--- GIVEN DATA ---

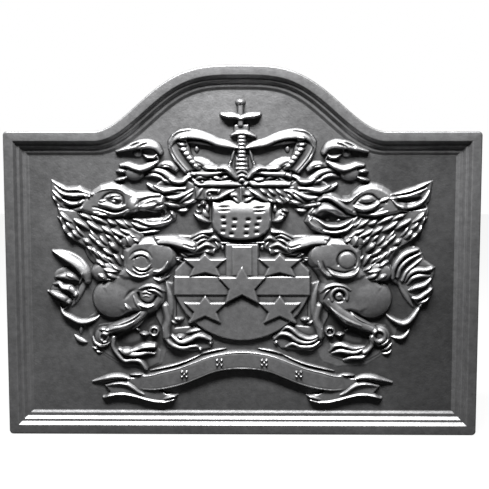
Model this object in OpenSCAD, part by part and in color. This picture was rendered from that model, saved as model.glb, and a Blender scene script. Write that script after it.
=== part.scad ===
// Fireback with a raised coat of arms: an arched plate, a stepped rim mitred at
// the corners, and the carved relief, each piece seated flat on the plate.
// The front looks along -Y, +Z is up, and the origin is the middle of the bottom
// edge on the flat back.

/* [Plate] */
// Width over the outer edges
plate_w = 600; // [570:5:680]
// Height of the level shoulders
side_h = 388; // [384:2:430]
// Rise of the arch above the shoulders
arch_rise = 82; // [74:2:120]
// Half of the arch's width, where it meets the shoulders
arch_half = 184; // [176:2:210]
// How far the arch stands left of the middle
arch_left = 3; // [0:0.5:6]
// Thickness of the plate
plate_t = 10; // [6:0.5:20]

/* [Rim] */
// Width of the rim, from the outer edge to the field
rim_w = 29; // [26:0.5:31]
// Height of the rim above the field
rim_h = 10; // [6:0.5:14]
// Width of the rim's flat outer fillet
fillet_w = 11; // [6:0.5:13]
// Steps from the fillet down to the field
rim_steps = 3; // [2:1:4]
// Width of each step's slope
step_slope = 3; // [2:0.25:3.5]

/* [Shield] */
// Width of the shield
shield_w = 172; // [160:2:180]
// Height of the shield's top edge above the hearth
shield_top = 228; // [226:0.5:230]
// Height of the shield's lowest point above the hearth
shield_foot = 122; // [119:0.5:125]
// Radius of the shield's round base
shield_r = 92; // [90:1:94]
// Cut across the shield's top corners
shield_cant = 16; // [10:1:22]
// Height of the shield above the field
shield_h = 5; // [3:0.5:8]
// Height of the middle band's top edge
band_top = 204; // [202:0.5:206]
// Width of the middle band
band_w = 23; // [18:1:26]
// Height of the bands above the shield
band_h = 2; // [1:0.25:3]
// Width of the upright band over the shield
pale_w = 40; // [34:1:40]
// Width of the middle star
star_w = 60; // [50:1:64]
// Height of the middle star above the shield
star_h = 5; // [4:0.5:7]
// Width of the four outer stars
small_star_w = 53; // [44:1:53]
// Height of the outer stars above the shield
small_star_h = 3; // [2:0.5:5]
// Distance of the outer stars from the middle
small_star_x = 47; // [47:0.5:50]

/* [Helmet] */
// Width of the helmet
helmet_w = 72; // [60:1:76]
// Height of the helmet's foot above the hearth
helmet_z = 251; // [250:0.25:252]
// Height of the helmet above the field
helmet_h = 11; // [8:0.5:14]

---

▶ WHAT TO WORK ON: Print the whole listing exactly as it is.

▶ THE RESULT:
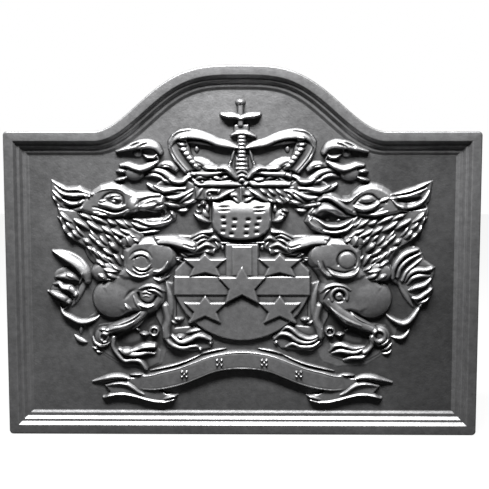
Model this object in OpenSCAD, part by part and in color. This picture was rendered from that model, saved as model.glb, and a Blender scene script. Write that script after it.
=== part.scad ===
// Fireback with a raised coat of arms: an arched plate, a stepped rim mitred at
// the corners, and the carved relief, each piece seated flat on the plate.
// The front looks along -Y, +Z is up, and the origin is the middle of the bottom
// edge on the flat back.

/* [Plate] */
// Width over the outer edges
plate_w = 600; // [570:5:680]
// Height of the level shoulders
side_h = 388; // [384:2:430]
// Rise of the arch above the shoulders
arch_rise = 82; // [74:2:120]
// Half of the arch's width, where it meets the shoulders
arch_half = 184; // [176:2:210]
// How far the arch stands left of the middle
arch_left = 3; // [0:0.5:6]
// Thickness of the plate
plate_t = 10; // [6:0.5:20]

/* [Rim] */
// Width of the rim, from the outer edge to the field
rim_w = 29; // [26:0.5:31]
// Height of the rim above the field
rim_h = 10; // [6:0.5:14]
// Width of the rim's flat outer fillet
fillet_w = 11; // [6:0.5:13]
// Steps from the fillet down to the field
rim_steps = 3; // [2:1:4]
// Width of each step's slope
step_slope = 3; // [2:0.25:3.5]

/* [Shield] */
// Width of the shield
shield_w = 172; // [160:2:180]
// Height of the shield's top edge above the hearth
shield_top = 228; // [226:0.5:230]
// Height of the shield's lowest point above the hearth
shield_foot = 122; // [119:0.5:125]
// Radius of the shield's round base
shield_r = 92; // [90:1:94]
// Cut across the shield's top corners
shield_cant = 16; // [10:1:22]
// Height of the shield above the field
shield_h = 5; // [3:0.5:8]
// Height of the middle band's top edge
band_top = 204; // [202:0.5:206]
// Width of the middle band
band_w = 23; // [18:1:26]
// Height of the bands above the shield
band_h = 2; // [1:0.25:3]
// Width of the upright band over the shield
pale_w = 40; // [34:1:40]
// Width of the middle star
star_w = 60; // [50:1:64]
// Height of the middle star above the shield
star_h = 5; // [4:0.5:7]
// Width of the four outer stars
small_star_w = 53; // [44:1:53]
// Height of the outer stars above the shield
small_star_h = 3; // [2:0.5:5]
// Distance of the outer stars from the middle
small_star_x = 47; // [47:0.5:50]

/* [Helmet] */
// Width of the helmet
helmet_w = 72; // [60:1:76]
// Height of the helmet's foot above the hearth
helmet_z = 251; // [250:0.25:252]
// Height of the helmet above the field
helmet_h = 11; // [8:0.5:14]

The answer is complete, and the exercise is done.